>> begin Given data

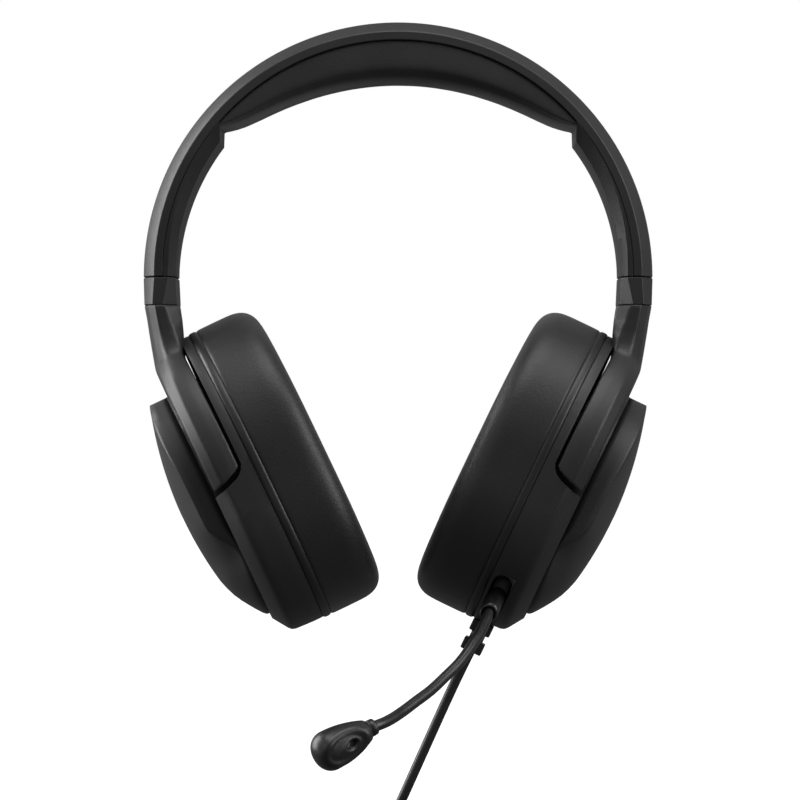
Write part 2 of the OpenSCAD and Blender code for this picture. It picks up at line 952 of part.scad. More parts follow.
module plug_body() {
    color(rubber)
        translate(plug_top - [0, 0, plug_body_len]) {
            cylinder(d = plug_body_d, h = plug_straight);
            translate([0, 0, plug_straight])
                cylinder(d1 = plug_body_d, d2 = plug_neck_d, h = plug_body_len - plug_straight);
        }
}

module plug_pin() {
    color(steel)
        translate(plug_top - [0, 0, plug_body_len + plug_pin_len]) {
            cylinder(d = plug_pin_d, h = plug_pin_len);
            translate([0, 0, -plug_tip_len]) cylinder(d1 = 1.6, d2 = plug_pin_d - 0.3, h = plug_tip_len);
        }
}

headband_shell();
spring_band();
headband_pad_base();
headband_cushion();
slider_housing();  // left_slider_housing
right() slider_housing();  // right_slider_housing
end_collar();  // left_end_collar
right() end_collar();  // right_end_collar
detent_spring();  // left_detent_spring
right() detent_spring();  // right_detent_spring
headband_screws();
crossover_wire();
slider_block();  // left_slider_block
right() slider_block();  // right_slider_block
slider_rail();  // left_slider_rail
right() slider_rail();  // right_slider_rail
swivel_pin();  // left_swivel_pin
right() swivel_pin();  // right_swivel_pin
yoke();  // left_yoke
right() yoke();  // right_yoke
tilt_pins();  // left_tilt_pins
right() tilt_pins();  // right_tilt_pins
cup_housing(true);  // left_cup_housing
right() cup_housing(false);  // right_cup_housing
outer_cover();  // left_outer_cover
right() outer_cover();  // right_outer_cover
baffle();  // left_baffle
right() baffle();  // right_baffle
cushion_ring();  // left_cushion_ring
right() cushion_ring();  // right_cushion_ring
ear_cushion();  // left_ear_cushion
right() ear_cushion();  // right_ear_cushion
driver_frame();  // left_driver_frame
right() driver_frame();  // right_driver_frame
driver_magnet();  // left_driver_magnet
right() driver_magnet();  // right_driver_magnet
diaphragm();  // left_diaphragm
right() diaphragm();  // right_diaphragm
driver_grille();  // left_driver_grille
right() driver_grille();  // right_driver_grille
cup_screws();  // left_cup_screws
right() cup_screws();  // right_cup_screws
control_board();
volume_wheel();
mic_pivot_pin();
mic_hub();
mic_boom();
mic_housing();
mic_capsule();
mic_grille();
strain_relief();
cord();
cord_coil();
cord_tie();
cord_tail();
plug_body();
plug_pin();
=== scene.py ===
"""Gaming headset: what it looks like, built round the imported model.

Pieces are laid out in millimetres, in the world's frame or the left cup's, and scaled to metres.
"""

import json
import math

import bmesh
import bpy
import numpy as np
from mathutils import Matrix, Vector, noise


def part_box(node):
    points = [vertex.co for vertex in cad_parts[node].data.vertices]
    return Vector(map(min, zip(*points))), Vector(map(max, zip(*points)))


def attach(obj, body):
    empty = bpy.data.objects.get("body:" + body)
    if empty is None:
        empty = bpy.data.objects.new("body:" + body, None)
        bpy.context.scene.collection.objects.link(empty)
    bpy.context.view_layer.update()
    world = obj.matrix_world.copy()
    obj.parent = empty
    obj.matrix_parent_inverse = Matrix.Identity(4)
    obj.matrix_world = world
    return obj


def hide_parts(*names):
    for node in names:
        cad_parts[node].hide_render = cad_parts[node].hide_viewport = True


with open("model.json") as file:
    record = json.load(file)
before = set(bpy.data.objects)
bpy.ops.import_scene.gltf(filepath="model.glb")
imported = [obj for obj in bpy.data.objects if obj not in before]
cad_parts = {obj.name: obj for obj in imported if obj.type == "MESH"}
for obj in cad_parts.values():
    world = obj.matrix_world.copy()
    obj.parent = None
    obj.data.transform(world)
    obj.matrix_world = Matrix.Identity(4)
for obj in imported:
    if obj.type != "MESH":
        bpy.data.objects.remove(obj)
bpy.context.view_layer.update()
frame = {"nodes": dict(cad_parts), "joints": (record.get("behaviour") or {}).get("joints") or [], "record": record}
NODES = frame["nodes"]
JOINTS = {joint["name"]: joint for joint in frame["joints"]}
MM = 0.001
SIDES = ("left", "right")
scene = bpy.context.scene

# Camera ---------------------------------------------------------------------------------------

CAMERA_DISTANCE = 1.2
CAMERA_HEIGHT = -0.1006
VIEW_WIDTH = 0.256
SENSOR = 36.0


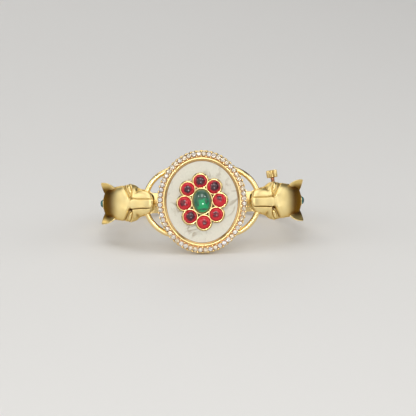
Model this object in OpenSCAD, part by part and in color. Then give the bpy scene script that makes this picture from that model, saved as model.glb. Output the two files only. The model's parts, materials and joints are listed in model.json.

>> end Given data

Task objective | Only the lines from the one with "mic_boom();" up to the one with "zip(*points))), Vector(map(max, zip(*points)))" should be repeated, both included, exactly as they appear.

Solved exercise |
mic_boom();
mic_housing();
mic_capsule();
mic_grille();
strain_relief();
cord();
cord_coil();
cord_tie();
cord_tail();
plug_body();
plug_pin();
=== scene.py ===
"""Gaming headset: what it looks like, built round the imported model.

Pieces are laid out in millimetres, in the world's frame or the left cup's, and scaled to metres.
"""

import json
import math

import bmesh
import bpy
import numpy as np
from mathutils import Matrix, Vector, noise


def part_box(node):
    points = [vertex.co for vertex in cad_parts[node].data.vertices]
    return Vector(map(min, zip(*points))), Vector(map(max, zip(*points)))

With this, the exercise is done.